To the Editor of The Sun—Sir: In The Sun of November 25 was printed an editorial article entitled “Esperanta,” commenting on a scheme to make the little neutral town of Moresenreto, near Belgium, an Esperanto city. You imply in your article that this is something which has the support of all Esperantists.

Permit me to say that I was present at the last Esperanto congress at Dresden and am therefore in a position to tell you the facts as they are, not as some writer in the Strand Magazine chooses to put them.

Situated as Moresenreto is between Belgium and Prussia and near two or three other countries, there are many languages spoken there. The consequence is that a neutral language like Esperanto is very useful, and indeed nearly everybody in Moreseneto speaks Esperanto. A delegate from Moreseneto urged that the next congress meet at Moreseneto, and in his speech he implied that the tiny republic because of its neutrality is a fit “capital” for the neutral language.

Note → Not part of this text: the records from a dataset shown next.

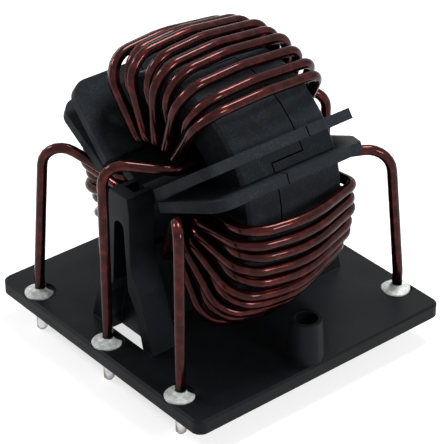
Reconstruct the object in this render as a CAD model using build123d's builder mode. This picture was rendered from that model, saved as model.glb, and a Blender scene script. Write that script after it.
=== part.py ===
from build123d import *
from math import asin, ceil, cos, degrees, radians, sin
import os

os.makedirs("parts", exist_ok=True)

# A three-winding choke on a ring core, standing on edge over its base plate.
# Millimetres. The origin is the middle of the plate's underside, +Z is up,
# and the ring's axis runs along Y, with the front towards -Y.

# Base plate
plate_thickness = 2.8
plate_corner_radius = 2.0
plate_edge_bevel = 0.4

# Terminals, two rows of three; the plate ends a margin beyond them
terminal_pitch = 21.2
terminal_stand_gap = 3.3
terminal_side_margin = 8.8
terminal_row_margin = 3.1
pin_length = 5.6
pin_tip_bevel = 0.5
tin_thickness = 0.05
tin_start = 0.3
pin_hole_clearance = 0.25

# Enamelled wire, drawn with flats round it and straight chords in its bends
wire_diameter = 2.0
wire_flat_count = 8
bend_kink_angle = 30.0

# Compound that seals each terminal in its recess
seal_diameter = 5.9
seal_height = 0.95
seal_recess_depth = 0.6
seal_edge_clearance = 0.1
seal_wire_clearance = 0.1
seal_rim_height = 0.1

# Moulded ring case
case_bore_radius = 12.6
case_ring_depth = 9.0
case_width = 21.8
case_wall = 1.2
case_rim_bevel = 0.6
case_bore_bevel = 1.0
seam_step = 3.6
seam_sectors = 3

# Core inside the case
core_clearance = 0.3
core_edge_bevel = 0.8

# Divider fins, in pairs between the windings
fin_pairs = 3
fin_pair_angle = 30.0
fin_spread = 7.25
fin_thickness = 2.0
fin_bore_reach = 3.6
fin_rim_reach = 3.4
fin_front_reach = 20.4
fin_front_reach_outer = 19.0
fin_rear_reach = 16.7
fin_rear_reach_outer = 13.8
fin_rear_shoulder = 5.5
fin_front_corner = 3.5
fin_rear_corner = 4.0
fin_plate_clearance = 1.8

# Stands, moulded in one with the plate; their heads rise above the ring's axis
stand_head_rise = 3.4
stand_head_taper = 3.0
stand_depth = 5.7
stand_winding_clearance = 0.5
stand_post_width = 6.0
stand_top_width = 5.0
stand_knee_height = 18.8
stand_flare_width = 11.4
stand_flare_height = 14.0
stand_foot_width = 18.0
stand_flare_round = 3.0

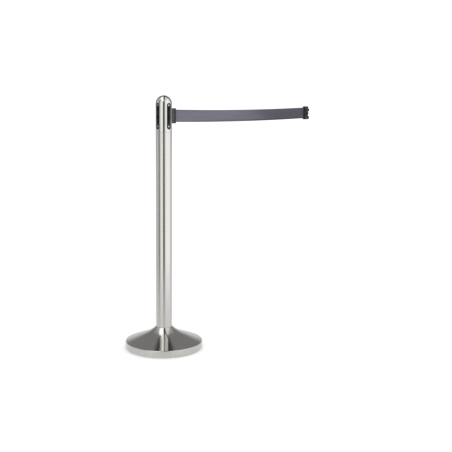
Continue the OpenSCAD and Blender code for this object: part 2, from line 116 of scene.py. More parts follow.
def face_out(piece, weld_distance=0.0):
    """Turns every face outwards, after joining the vertices that lie within weld_distance."""
    mesh = bmesh.new()
    mesh.from_mesh(piece.data)
    if weld_distance:
        bmesh.ops.remove_doubles(mesh, verts=mesh.verts, dist=weld_distance)
    bmesh.ops.recalc_face_normals(mesh, faces=mesh.faces)
    mesh.to_mesh(piece.data)
    mesh.free()


def weld(piece, distance=1e-6):
    face_out(piece, distance)
    piece.data.set_sharp_from_angle(angle=math.radians(SHARP_ANGLE))
    return piece


def arc(centre, radius, start, end, steps):
    """Points of an arc in a plane, angles in degrees."""
    turns = [math.radians(start + (end - start) * i / steps) for i in range(steps + 1)]
    return [(centre[0] + radius * math.cos(t), centre[1] + radius * math.sin(t)) for t in turns]


def lathe(name, outline, segments=192):
    """A closed outline of (radius, height) turned about the post's axis."""
    verts, faces = [], []
    count = len(outline)
    for s in range(segments):
        turn = 2 * math.pi * s / segments
        verts += [(r * math.cos(turn), r * math.sin(turn), z) for r, z in outline]
    for s in range(segments):
        here, there = s * count, (s + 1) % segments * count
        for i in range(count):
            j = (i + 1) % count
            faces.append((here + i, there + i, there + j, here + j))
    return weld(mesh_object(name, verts, faces))


def soften(piece, width, segments=2):
    """Welds a CAD node's corners and rounds its edges, by modifiers only."""
    join = piece.modifiers.new("join", "WELD")
    join.merge_threshold = 0.002 * MM
    edge = piece.modifiers.new("edge", "BEVEL")
    edge.width = width
    edge.segments = segments
    edge.limit_method = "ANGLE"
    edge.angle_limit = math.radians(40)
    edge.use_clamp_overlap = True
    edge.harden_normals = False


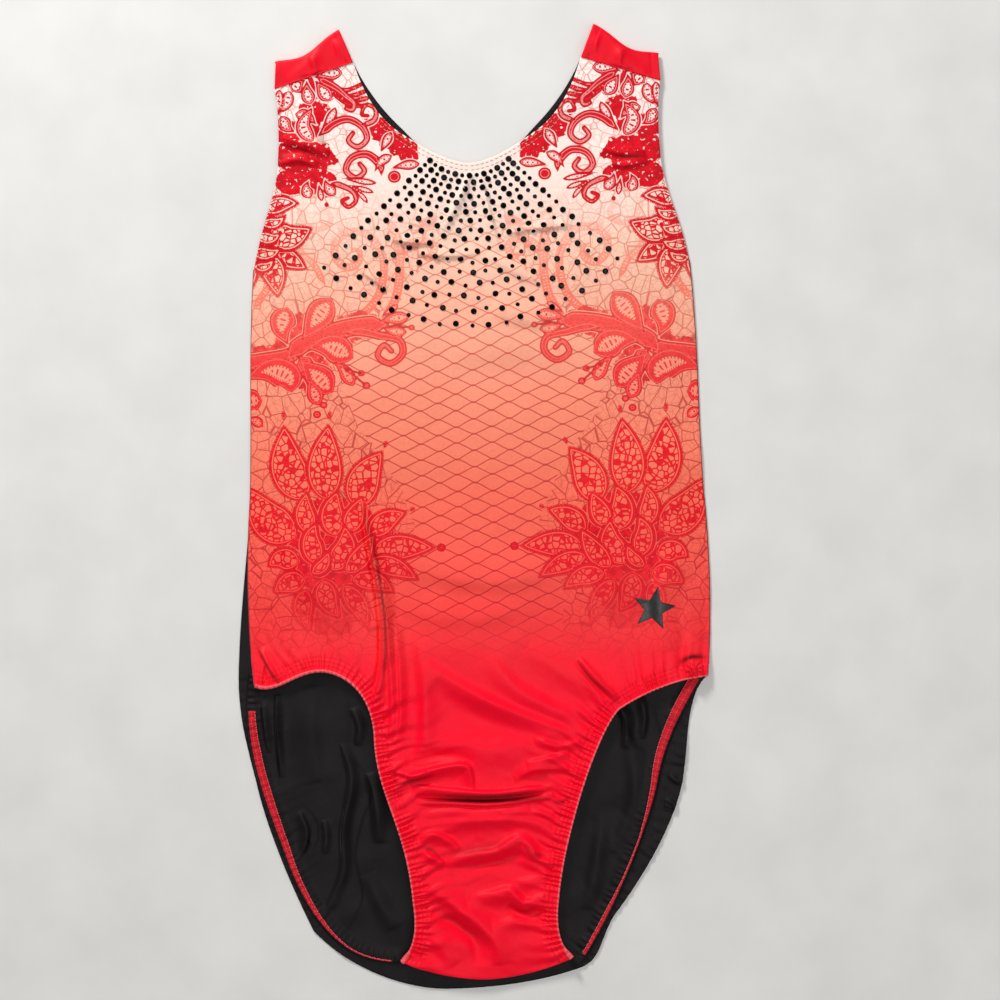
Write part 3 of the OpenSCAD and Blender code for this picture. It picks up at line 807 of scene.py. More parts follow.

But so alien is any political idea to the spirit of Esperanto that because of this implication that suggestion was promptly quashed and the speaker was very definitely made to understand that his notion was absurd. Esperanto is nothing more than an auxiliary language for the nations of the earth and not a political organization seeking territory. So that the plan on which you comment not only has not any support form Esperantists generally but is positively frowned upon.
New York, November 28.
And does Mr. Stansfield, the club president rebut any of this? No, he concurs.
International, Not Local
To the Editor of The Sun—Sir: The editorial “Esperanta” contains a timely warning, worthy, it would seem, of the careful attention of every Esperantist who has a real interest in the purpose of Esperanto, because it points out what is indeed a grave danger to the progress of the language. Esperanto aims to furnish an easily acquired, simple, yet sufficient medium of communication between the nations, or in other words an international language. If this object is lost sight of the language for all practical purposes ceases to be of value.

The proposition to establish an Esperanto city or nation, with all the accessories of civilization wonderfully changed, may appeal to the enthusiastic imagination of the theorist, but any attempt to nationalize the language or to take away form it in any degree its neutral an therefore international character constitutes a menace to the very life of the language os serious, it seem to the writer, that it is the duty of every well wisher of Esperanto to give such attempt prompt and energetic disapproval.

As an international language Esperanto may be a common vehicle for literature, a medium through with commercial and diplomatic business between different nations may be conducted; the common tongue for all international gatherings, and for any other business of a private or public natures which calls for discussion or communication between persons whose native languages differ. That one of its results may be the bringing about of a better understanding and more fraternal feeling between the nations is to be hoped for, but that an attempt should be made to found an Esperanto colony or nation, thereby giving to the language a national and restricted character, is most eminently undesirable.
George E. Stansfield
New Haven, November 30.
There lies the danger. If Esperanto were a national language, it ceases to be neutral, and you get mired in the politics of that nation. As I noted when I earlier wrote about Moresnet, “having Esperanto as the official language of a nation, runs against Zamenhof’s ideas.” There would also be the problem that whatever changes the people of Moresnet made to the language would be seen as “official Esperanto,” no matter what the Language Committee said.

Not only was this an idea that never happened, some Esperanto speakers thought it was a bad idea. Had the people of Moresnet been able to press though with this, the Esperanto movement couldn't have stopped them. After all, any use of Esperanto is a valid use. No one gets to say, "oh, you can't use Esperanto for that!" In the end, the Esperanto movement didn't have to worry, since Moresnet was a short-lived country.